» **What is required**:
Reproduce only the lines from the one containing "() => TAPE_CLOTH), zipTape);" through the one containing "for node in", exactly as written and with both ends included.

» **Supplied material**:
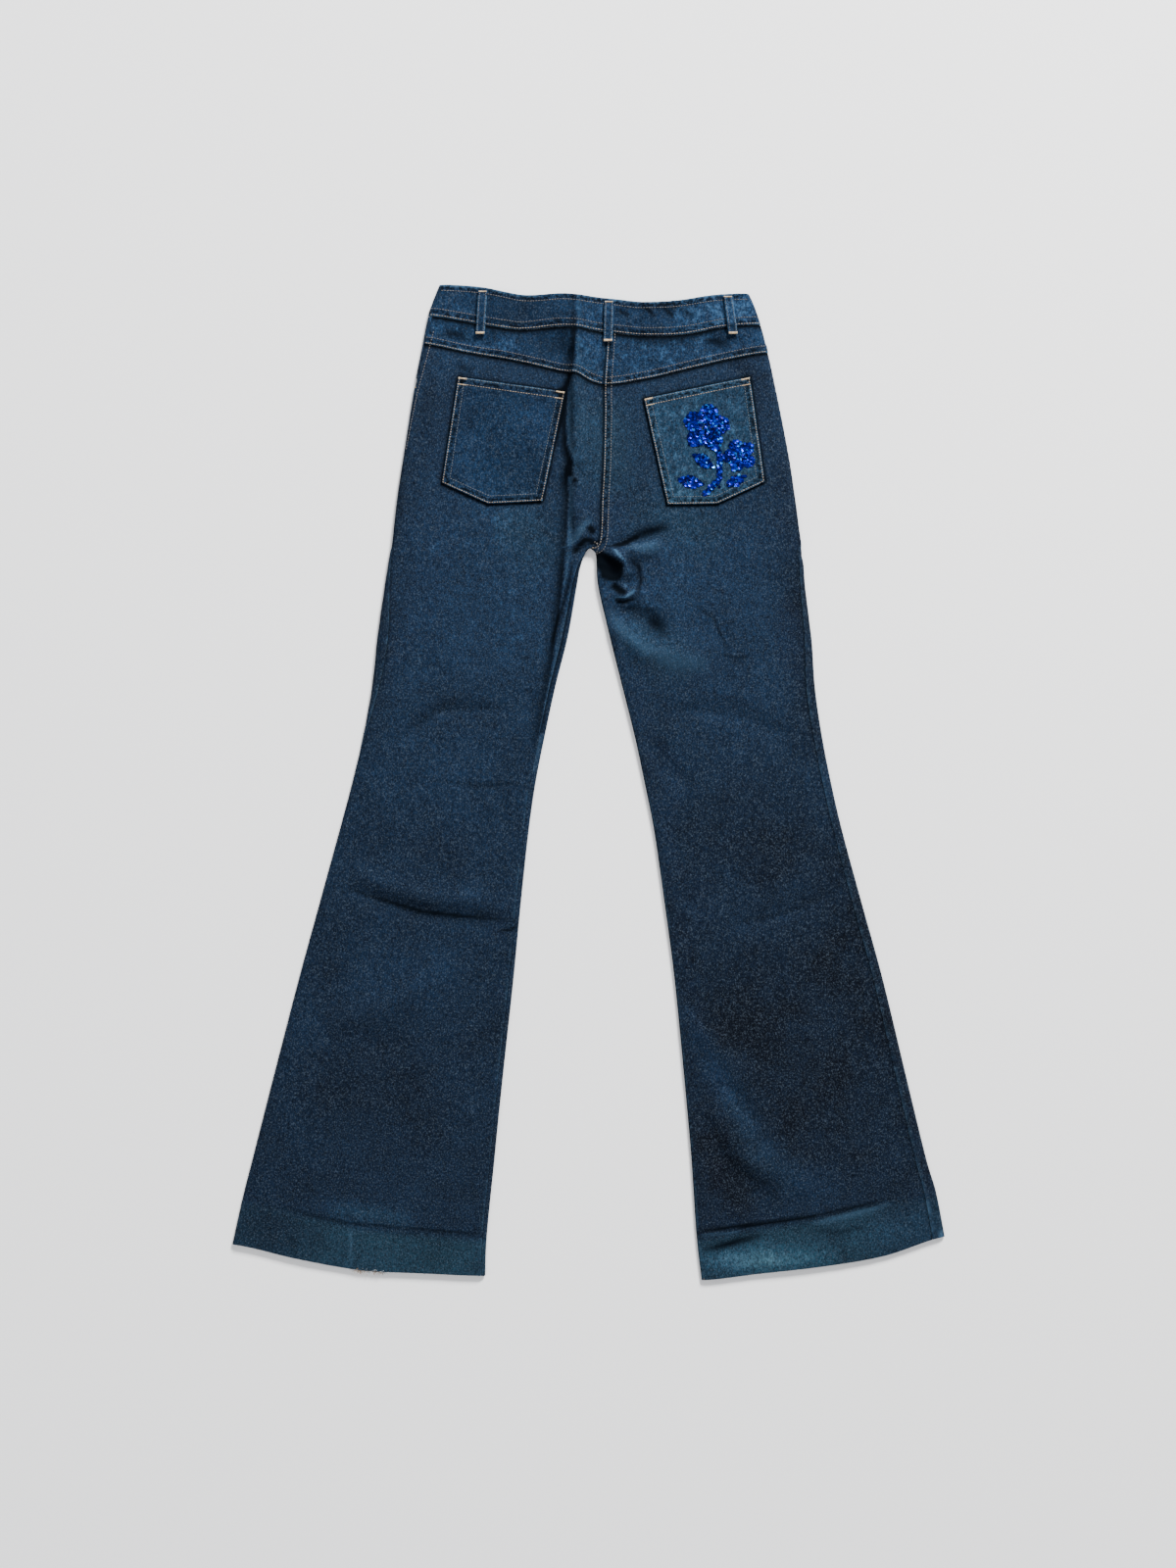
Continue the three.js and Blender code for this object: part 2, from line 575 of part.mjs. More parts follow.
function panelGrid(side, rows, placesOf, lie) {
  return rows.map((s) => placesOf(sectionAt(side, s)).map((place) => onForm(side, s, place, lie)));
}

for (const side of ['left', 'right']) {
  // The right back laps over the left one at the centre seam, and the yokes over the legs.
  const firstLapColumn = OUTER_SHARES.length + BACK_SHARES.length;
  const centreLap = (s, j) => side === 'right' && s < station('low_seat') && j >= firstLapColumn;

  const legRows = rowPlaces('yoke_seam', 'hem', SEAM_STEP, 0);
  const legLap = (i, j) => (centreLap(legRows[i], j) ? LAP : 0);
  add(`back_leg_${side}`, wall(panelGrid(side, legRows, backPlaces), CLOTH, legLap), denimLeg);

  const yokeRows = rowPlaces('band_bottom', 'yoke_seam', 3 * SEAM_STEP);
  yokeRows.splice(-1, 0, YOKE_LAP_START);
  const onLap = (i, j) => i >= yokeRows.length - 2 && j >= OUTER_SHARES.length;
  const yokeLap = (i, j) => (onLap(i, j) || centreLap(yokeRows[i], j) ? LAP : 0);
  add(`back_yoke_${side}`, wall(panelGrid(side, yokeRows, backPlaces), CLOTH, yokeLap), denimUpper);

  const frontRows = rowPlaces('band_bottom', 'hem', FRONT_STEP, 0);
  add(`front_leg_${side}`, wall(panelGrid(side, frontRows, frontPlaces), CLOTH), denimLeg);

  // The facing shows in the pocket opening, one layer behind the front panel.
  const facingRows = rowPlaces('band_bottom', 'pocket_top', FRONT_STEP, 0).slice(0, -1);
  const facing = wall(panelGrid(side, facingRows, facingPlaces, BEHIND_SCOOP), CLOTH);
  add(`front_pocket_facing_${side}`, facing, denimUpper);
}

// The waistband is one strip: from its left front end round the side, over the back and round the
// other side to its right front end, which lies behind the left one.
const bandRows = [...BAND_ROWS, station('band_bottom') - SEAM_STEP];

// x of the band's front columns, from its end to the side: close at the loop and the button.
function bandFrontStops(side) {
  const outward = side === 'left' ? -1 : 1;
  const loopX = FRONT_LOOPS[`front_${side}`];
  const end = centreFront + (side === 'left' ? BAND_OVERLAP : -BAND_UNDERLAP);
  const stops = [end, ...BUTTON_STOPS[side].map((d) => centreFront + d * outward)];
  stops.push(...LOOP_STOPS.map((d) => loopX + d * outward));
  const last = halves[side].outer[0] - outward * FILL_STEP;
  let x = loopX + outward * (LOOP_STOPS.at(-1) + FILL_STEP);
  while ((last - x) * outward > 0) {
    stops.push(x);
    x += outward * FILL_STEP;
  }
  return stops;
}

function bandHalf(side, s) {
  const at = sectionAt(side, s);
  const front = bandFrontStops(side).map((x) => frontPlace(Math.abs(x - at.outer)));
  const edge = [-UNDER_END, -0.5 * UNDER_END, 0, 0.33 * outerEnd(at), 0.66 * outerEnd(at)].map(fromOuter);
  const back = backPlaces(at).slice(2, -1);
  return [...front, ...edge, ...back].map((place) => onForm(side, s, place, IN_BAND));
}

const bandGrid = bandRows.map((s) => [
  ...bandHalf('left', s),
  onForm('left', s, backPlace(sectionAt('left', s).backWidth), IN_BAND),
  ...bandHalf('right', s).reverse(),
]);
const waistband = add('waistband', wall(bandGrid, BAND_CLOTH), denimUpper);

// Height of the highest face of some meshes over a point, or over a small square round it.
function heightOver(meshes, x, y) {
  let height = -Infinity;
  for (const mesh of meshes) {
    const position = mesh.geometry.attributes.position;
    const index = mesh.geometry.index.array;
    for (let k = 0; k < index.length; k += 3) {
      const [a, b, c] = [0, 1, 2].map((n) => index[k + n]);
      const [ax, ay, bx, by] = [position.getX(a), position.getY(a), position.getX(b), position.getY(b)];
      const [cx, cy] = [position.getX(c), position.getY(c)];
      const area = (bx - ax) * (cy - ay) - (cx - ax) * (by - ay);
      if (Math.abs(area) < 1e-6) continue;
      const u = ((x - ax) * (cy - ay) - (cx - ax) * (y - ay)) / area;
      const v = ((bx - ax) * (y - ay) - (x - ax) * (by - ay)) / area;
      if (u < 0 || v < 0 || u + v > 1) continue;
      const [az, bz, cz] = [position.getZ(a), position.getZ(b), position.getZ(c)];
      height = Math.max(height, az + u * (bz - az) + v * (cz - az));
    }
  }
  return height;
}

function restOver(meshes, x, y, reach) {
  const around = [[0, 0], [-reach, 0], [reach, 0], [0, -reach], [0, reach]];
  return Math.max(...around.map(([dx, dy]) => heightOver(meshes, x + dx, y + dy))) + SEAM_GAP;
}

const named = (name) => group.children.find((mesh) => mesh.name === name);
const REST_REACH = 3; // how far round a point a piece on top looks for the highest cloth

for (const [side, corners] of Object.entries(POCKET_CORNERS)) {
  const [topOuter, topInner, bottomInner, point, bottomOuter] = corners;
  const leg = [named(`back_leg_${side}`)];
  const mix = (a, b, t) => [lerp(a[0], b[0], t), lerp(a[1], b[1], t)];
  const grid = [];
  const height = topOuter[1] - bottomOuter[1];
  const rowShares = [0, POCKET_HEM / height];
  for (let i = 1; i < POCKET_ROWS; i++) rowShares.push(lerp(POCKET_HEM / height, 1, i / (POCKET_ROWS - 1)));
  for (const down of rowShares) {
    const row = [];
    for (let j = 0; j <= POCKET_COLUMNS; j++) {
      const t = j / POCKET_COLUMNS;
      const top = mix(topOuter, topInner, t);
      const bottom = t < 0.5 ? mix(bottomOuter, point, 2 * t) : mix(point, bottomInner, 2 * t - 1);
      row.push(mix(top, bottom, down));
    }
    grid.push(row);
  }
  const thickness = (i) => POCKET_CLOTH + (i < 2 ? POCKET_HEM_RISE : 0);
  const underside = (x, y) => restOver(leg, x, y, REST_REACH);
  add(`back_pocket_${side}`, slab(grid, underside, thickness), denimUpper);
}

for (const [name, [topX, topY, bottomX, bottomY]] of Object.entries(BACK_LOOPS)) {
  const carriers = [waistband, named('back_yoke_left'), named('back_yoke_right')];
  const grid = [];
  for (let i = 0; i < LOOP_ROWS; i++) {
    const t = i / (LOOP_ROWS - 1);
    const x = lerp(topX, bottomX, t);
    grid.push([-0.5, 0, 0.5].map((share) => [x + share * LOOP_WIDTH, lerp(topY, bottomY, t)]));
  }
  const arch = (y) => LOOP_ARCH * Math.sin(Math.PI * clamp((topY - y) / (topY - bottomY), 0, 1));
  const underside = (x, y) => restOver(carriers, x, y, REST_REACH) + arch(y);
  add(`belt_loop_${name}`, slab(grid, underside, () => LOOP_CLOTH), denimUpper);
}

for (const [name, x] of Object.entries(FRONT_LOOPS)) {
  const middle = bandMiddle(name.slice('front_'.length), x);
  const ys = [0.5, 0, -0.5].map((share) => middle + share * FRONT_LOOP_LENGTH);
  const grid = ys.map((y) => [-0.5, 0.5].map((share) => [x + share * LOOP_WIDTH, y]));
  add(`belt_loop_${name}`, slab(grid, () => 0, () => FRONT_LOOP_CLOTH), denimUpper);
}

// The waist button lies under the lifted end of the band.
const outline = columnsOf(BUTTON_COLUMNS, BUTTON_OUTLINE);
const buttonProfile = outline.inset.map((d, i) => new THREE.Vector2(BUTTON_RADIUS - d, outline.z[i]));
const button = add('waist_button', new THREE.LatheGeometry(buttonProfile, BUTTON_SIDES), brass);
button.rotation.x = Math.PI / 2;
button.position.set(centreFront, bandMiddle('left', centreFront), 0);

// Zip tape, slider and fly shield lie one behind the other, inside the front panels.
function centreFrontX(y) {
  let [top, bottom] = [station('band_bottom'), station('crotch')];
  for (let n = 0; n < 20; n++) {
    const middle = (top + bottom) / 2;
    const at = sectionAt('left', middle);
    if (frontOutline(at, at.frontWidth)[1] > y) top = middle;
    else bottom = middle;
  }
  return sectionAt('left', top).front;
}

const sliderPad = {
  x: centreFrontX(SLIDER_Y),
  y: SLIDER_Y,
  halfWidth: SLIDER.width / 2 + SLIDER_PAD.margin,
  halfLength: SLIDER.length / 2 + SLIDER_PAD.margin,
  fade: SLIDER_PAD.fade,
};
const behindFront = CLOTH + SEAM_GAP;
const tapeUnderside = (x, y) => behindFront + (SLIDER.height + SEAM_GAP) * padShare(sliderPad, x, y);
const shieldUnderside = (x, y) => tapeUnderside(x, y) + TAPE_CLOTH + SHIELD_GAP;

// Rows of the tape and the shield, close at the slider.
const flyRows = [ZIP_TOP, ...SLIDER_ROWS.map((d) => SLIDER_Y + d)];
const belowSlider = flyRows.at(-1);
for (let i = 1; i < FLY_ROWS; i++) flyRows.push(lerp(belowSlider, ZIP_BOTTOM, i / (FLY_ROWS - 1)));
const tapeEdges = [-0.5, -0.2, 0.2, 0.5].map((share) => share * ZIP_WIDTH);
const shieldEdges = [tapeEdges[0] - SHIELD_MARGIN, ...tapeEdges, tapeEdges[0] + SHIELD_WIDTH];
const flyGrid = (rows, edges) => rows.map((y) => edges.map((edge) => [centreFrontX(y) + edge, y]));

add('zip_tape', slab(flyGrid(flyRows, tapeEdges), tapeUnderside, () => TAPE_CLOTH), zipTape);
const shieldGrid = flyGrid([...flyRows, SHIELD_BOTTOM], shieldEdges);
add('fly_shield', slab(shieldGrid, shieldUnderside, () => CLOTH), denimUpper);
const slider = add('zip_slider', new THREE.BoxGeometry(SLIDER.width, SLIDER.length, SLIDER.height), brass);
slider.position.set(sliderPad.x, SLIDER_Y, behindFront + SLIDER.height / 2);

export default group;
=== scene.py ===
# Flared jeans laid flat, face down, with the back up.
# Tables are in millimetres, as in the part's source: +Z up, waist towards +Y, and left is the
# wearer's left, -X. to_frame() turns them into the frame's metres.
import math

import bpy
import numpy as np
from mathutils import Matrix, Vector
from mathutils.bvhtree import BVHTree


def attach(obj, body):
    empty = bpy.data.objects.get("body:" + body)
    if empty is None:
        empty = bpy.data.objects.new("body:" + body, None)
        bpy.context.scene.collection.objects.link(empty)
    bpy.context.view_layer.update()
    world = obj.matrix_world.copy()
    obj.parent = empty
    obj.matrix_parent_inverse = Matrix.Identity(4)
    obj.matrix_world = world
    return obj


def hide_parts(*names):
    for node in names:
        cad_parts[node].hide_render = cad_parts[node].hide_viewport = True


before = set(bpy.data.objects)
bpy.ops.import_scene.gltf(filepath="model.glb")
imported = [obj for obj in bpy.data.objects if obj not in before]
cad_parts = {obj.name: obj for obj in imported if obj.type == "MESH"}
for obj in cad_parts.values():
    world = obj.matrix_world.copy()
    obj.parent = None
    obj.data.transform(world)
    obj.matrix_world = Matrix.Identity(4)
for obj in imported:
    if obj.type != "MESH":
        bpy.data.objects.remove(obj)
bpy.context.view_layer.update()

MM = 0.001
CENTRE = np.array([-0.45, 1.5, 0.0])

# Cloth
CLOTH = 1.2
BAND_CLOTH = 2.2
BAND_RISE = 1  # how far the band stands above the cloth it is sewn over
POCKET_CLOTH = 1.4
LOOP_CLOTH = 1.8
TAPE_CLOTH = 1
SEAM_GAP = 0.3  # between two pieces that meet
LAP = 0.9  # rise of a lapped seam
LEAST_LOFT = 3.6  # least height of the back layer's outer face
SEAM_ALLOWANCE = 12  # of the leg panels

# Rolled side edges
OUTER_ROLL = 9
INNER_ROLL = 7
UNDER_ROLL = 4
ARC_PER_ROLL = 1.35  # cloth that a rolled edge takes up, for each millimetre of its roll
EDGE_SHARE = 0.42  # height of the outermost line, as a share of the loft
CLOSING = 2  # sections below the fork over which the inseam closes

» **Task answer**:
add('zip_tape', slab(flyGrid(flyRows, tapeEdges), tapeUnderside, () => TAPE_CLOTH), zipTape);
const shieldGrid = flyGrid([...flyRows, SHIELD_BOTTOM], shieldEdges);
add('fly_shield', slab(shieldGrid, shieldUnderside, () => CLOTH), denimUpper);
const slider = add('zip_slider', new THREE.BoxGeometry(SLIDER.width, SLIDER.length, SLIDER.height), brass);
slider.position.set(sliderPad.x, SLIDER_Y, behindFront + SLIDER.height / 2);

export default group;
=== scene.py ===
# Flared jeans laid flat, face down, with the back up.
# Tables are in millimetres, as in the part's source: +Z up, waist towards +Y, and left is the
# wearer's left, -X. to_frame() turns them into the frame's metres.
import math

import bpy
import numpy as np
from mathutils import Matrix, Vector
from mathutils.bvhtree import BVHTree


def attach(obj, body):
    empty = bpy.data.objects.get("body:" + body)
    if empty is None:
        empty = bpy.data.objects.new("body:" + body, None)
        bpy.context.scene.collection.objects.link(empty)
    bpy.context.view_layer.update()
    world = obj.matrix_world.copy()
    obj.parent = empty
    obj.matrix_parent_inverse = Matrix.Identity(4)
    obj.matrix_world = world
    return obj


def hide_parts(*names):
    for node in names:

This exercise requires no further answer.